20.12.10

iniciativa cidadania europeia sobre eurobonds


Um problema central da actual crise financeira internacional é que ela constitui um ataque sem precedentes à soberania: a representação política democrática, que directa ou indirectamente emana das escolhas dos cidadãos, é forçada a vergar-se aos interesses imediatos do dinheiro que faz dinheiro só pelo dinheiro e sem qualquer contemplação pela economia real. Esse ataque é lançado a partir do carácter global da actividade financeira, que faz com que Estados isolados, ou mal coordenados, possam ser atacados um a um, até que caiam sucessivamente como peças de um dominó. A esse mecanismo global só se pode responder efectivamente recorrendo a mecanismos de cooperação regional que subtraiam os atacados à voracidade imediatista da meia dúzia de agentes que mexem os cordelinhos dos "mercados". Todos pensávamos que estávamos na União Europeia e no Euro para isso: para não sermos vítimas cândidas da famigerada globalização. Entretanto, graças à miopia de alguns dos grandes na Europa, continuamos a apalpar terreno, sem deitar mãos a mecanismos que façam a Europa usar o seu potencial. É o caso dos eurobonds (obrigações europeias), com a Alemanha a tentar bloquear a discussão sobre o seu lançamento. Estaremos condenados a sussurrar quando o tema da conversa não interesse à senhora Merkel?
Talvez não.
O primeiro-ministro grego anunciou que vai recorrer à Iniciativa Cidadania Europeia para intervir nesse debate. A Iniciativa Cidadania Europeia significa que um milhão de cidadãos europeus (de entre os que podem votar para o Parlamento Europeu) podem propor à Comissão Europeia que lance uma iniciativa legislativa sobre uma determinada questão. Esse milhão de proponentes tem de representar (de forma especificada num regulamento) uma parte significativa dos povos dos Estados Membros.

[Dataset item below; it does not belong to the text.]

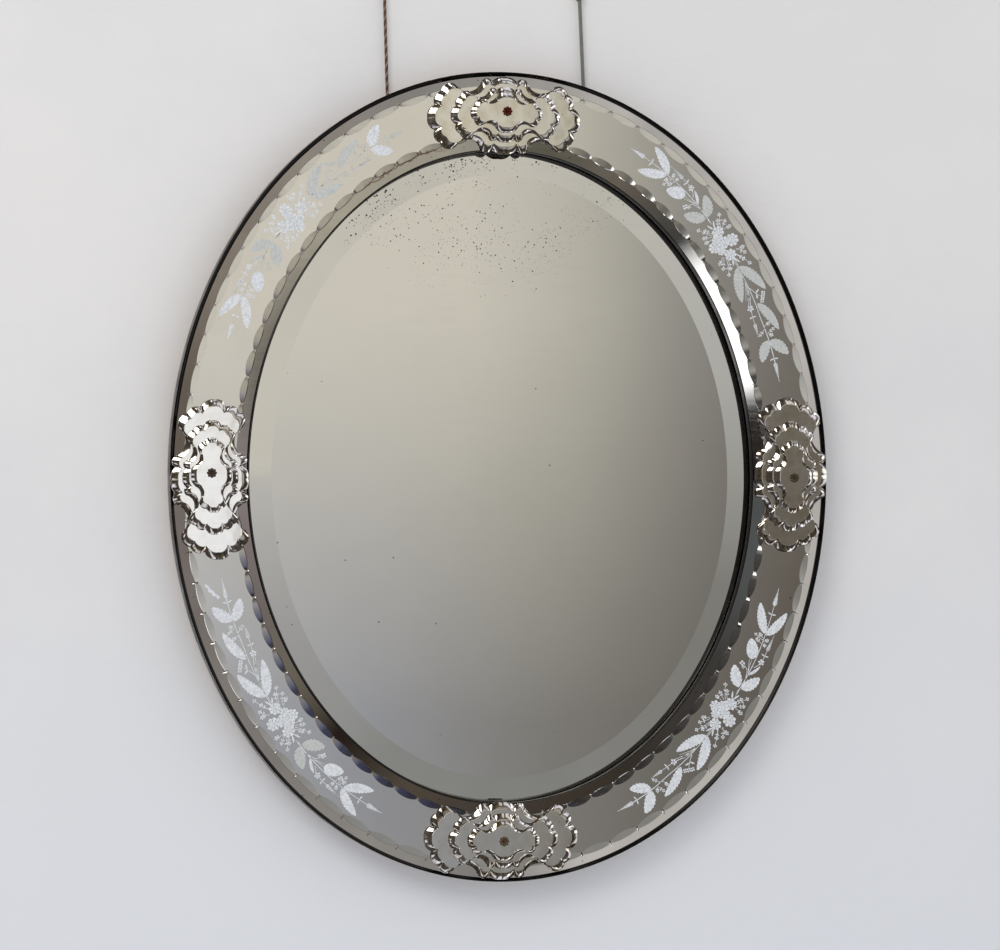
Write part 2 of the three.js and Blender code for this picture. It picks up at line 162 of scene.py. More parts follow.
class Solid:
    """Gathers the points and faces of one piece and makes its object."""

    def __init__(self, name: str) -> None:
        """Starts an empty piece.

        Args:
            name: The piece's name.
        """
        self.name = name
        self.points: list[np.ndarray] = []
        self.faces: list[tuple[int, ...]] = []
        self.slots: list[int] = []
        self.count = 0

    def add_points(self, points: np.ndarray) -> np.ndarray:
        """Adds points and returns their indices in the shape that they came in."""
        flat = np.asarray(points, float).reshape(-1, 3)
        self.points.append(flat)
        indices = np.arange(self.count, self.count + len(flat))
        self.count += len(flat)
        return indices.reshape(np.asarray(points).shape[:-1])

    def add_face(self, indices: np.ndarray, slot: int = 0) -> None:
        """Adds one face of any number of corners."""
        self.faces.append(tuple(int(i) for i in indices))
        self.slots.append(slot)

    def sheet(self, rows: np.ndarray, wrap_rows: bool, wrap_columns: bool, slot: int = 0) -> np.ndarray:
        """Skins a grid of points with four-cornered faces.

        Args:
            rows: Points in rows and columns.
            wrap_rows: Whether the last row joins the first.
            wrap_columns: Whether the last column joins the first.
            slot: The finish of these faces.

        Returns:
            The grid of point indices.
        """
        grid = self.add_points(rows)
        low = grid if wrap_rows else grid[:-1]
        high = np.roll(grid, -1, axis=0) if wrap_rows else grid[1:]
        if wrap_columns:
            corners = (low, np.roll(low, -1, axis=1), np.roll(high, -1, axis=1), high)
        else:
            corners = (low[:, :-1], low[:, 1:], high[:, 1:], high[:, :-1])
        quads = np.stack(corners, axis=-1).reshape(-1, 4)
        self.faces.extend(map(tuple, quads.tolist()))
        self.slots.extend([slot] * len(quads))
        return grid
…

Ora, o que George Papandreou disse no sábado é que vai lançar ou apoiar uma Iniciativa dessas para levar a Comissão Europeia a propor legislação sobre as obrigações europeias.

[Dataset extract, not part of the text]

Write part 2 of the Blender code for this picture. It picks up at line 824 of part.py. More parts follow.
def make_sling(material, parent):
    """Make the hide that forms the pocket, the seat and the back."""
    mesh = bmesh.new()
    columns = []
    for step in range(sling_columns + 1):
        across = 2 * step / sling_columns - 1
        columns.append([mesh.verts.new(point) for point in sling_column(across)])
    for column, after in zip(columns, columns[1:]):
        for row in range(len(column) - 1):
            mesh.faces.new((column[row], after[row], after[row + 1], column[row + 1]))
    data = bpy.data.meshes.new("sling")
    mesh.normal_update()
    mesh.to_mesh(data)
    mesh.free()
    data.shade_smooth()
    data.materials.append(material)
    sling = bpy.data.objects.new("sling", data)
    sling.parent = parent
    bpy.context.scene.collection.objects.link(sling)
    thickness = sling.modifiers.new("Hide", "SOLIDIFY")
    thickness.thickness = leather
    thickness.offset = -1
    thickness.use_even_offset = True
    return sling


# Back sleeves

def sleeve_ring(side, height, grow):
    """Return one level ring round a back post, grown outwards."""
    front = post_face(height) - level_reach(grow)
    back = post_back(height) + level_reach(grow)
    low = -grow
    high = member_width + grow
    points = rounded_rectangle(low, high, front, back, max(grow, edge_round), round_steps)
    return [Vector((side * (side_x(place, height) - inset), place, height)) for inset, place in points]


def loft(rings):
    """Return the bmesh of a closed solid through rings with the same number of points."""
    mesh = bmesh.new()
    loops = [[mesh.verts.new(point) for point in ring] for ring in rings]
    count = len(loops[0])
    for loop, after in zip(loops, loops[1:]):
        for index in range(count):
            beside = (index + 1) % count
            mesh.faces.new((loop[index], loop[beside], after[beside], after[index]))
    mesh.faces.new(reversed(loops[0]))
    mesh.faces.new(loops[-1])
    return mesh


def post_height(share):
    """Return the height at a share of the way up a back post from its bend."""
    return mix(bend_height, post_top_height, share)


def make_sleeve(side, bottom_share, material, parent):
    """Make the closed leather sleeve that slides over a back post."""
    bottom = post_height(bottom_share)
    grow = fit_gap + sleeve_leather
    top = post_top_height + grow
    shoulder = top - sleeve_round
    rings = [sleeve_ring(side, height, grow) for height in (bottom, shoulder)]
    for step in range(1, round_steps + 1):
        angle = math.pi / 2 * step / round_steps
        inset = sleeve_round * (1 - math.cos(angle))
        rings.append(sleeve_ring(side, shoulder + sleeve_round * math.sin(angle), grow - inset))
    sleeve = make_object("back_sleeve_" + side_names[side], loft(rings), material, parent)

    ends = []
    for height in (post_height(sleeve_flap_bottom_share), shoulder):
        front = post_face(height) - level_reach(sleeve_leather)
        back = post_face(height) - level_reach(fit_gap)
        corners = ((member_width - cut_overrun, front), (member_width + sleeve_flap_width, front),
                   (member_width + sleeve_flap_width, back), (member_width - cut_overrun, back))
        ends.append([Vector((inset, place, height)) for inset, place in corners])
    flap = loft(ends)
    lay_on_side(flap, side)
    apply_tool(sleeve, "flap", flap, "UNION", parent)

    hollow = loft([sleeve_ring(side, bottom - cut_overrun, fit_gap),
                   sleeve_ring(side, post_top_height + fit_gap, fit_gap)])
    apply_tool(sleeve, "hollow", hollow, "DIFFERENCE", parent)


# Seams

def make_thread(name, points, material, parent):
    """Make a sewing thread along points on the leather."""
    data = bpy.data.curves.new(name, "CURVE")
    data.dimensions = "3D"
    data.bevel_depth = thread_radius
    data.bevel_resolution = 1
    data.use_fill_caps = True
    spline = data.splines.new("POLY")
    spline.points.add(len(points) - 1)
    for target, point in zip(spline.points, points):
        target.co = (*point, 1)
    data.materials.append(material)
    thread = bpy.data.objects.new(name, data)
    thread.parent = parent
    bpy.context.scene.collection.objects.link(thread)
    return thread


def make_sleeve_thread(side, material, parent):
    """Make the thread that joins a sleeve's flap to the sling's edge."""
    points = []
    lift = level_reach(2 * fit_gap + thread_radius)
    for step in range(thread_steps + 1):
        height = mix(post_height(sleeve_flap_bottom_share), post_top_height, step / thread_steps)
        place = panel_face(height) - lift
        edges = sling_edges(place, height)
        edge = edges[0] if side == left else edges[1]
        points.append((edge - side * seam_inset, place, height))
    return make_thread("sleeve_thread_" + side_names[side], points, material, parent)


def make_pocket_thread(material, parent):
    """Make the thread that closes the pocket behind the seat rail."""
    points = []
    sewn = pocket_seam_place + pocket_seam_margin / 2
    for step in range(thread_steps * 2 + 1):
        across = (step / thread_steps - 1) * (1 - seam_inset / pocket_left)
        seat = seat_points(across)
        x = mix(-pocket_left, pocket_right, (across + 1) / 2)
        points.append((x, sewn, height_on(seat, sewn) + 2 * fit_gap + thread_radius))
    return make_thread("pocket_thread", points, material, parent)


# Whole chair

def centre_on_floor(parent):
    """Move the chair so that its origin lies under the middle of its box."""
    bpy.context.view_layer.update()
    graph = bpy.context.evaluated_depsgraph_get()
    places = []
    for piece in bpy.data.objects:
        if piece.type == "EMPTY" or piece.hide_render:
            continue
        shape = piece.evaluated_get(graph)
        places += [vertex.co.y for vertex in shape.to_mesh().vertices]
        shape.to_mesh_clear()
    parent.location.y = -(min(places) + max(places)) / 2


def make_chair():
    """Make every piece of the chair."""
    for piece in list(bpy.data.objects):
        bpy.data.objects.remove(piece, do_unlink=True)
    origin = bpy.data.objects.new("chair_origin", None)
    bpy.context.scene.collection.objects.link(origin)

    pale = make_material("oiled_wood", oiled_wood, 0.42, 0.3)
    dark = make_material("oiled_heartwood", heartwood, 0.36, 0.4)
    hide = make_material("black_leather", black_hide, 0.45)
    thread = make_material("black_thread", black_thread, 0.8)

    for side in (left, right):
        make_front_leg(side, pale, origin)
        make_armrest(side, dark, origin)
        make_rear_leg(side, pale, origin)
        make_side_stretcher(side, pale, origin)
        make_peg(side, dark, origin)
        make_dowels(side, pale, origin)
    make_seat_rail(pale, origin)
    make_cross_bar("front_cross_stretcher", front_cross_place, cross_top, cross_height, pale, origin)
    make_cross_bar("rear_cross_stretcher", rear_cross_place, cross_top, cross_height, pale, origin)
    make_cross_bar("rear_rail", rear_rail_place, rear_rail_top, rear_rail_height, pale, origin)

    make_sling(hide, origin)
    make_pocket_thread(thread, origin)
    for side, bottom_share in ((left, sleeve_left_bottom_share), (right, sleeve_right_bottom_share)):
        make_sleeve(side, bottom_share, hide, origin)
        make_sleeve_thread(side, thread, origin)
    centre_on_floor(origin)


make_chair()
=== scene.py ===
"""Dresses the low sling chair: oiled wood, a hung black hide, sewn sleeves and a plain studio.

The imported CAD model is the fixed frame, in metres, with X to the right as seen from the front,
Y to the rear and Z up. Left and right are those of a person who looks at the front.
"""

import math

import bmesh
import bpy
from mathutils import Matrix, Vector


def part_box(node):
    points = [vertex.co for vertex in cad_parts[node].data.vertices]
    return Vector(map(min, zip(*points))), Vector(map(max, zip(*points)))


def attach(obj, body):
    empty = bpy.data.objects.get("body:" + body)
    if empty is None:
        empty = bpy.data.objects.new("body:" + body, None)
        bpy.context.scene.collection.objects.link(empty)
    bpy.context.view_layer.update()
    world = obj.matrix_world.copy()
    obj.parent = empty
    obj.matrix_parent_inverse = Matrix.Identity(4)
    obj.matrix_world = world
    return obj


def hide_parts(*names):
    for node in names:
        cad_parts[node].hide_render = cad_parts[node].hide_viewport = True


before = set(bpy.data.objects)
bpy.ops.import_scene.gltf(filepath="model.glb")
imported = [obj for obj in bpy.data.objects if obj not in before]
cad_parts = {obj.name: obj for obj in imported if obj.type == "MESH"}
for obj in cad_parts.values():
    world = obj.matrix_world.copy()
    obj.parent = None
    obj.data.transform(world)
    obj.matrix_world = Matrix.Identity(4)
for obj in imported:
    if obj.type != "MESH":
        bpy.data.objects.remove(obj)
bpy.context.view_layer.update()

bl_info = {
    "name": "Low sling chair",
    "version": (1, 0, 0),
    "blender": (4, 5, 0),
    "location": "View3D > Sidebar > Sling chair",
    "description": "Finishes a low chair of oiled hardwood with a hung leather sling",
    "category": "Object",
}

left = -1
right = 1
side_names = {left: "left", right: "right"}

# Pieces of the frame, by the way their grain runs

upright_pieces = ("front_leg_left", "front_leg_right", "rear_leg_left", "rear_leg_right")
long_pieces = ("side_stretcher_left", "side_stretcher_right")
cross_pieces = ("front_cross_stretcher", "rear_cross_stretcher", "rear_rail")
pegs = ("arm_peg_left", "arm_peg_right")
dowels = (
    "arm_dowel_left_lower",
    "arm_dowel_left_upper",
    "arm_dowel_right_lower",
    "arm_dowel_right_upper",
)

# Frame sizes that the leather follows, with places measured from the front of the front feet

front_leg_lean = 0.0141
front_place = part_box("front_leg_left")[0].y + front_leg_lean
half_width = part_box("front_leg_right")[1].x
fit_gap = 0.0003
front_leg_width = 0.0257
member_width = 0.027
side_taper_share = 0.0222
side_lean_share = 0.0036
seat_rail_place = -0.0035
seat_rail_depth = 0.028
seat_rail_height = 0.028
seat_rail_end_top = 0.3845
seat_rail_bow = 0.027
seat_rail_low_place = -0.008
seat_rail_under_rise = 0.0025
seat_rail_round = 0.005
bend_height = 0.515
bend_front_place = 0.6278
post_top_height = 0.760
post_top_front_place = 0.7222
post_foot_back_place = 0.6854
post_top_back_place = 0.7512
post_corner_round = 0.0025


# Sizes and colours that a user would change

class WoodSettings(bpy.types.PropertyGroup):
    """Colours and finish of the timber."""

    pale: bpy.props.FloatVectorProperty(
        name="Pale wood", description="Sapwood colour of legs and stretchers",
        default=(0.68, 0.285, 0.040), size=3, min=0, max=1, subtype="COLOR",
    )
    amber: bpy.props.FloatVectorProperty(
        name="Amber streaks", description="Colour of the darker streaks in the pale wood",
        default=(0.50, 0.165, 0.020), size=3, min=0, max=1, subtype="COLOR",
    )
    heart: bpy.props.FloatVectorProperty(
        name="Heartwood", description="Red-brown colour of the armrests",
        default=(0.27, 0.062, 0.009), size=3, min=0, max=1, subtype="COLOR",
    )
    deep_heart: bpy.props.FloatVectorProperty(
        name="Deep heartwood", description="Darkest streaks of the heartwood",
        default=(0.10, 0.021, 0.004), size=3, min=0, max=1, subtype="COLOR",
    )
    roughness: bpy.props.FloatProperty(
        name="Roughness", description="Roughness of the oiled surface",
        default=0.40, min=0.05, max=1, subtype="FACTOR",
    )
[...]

A Iniciativa Cidadania Europeia é um resultado directo do Tratado de Lisboa. O primeiro-ministro grego, um socialista a tentar salvar o país da enorme trapalhada em que o governo de direita meteu a Grécia, continua a mostrar que podemos continuar a pensar democraticamente no meio da tempestade (já que partir montras pode ser o máximo pensamento político que certas correntes são capazes de parir, mas não constrói futuro nenhum para ninguém). E, nessa linha, se conseguirmos livrar-nos do eurocepticismo (esse efeito perverso da morte acidentada do internacionalismo proletário), talvez não estejamos de mãos atadas. Mais cidadania activa, também ao nível global, também ao nível europeu, é do que necessitamos. E, felizmente, temos novos e mais mobilizadores instrumentos para isso. Reforçar a participação a nível europeu, sobre temas europeus de interesse europeu, em luta por soluções europeias para problemas europeus, contra os egoísmos nacionais de vistas curtas, é necessário para dar novo sentido à soberania. A soberania isolacionista que alguns proclamam é a soberania a fingir, de Estados que teoricamente podem fazer tudo, apesar de nenhum efeito poderem obter em acção isolada. A soberania partilhada, em que os Estados agem concertadamente para conseguirem de facto moldar o mundo segundo as escolhas dos seus cidadãos, é o que mais precisamos na Europa. E essa Europa tem de passar pela mobilização cidadã.
Não estamos condenados a este "governo da UE" dominado pelo Partido Popular Europeu, com os amigos de Passos Coelho e Paulo Portas ao volante: quer dizer, com a senhora Merkel e o seu mandatário Barroso a tomar conta do quintal.

Camarada Papandreou, onde assinamos?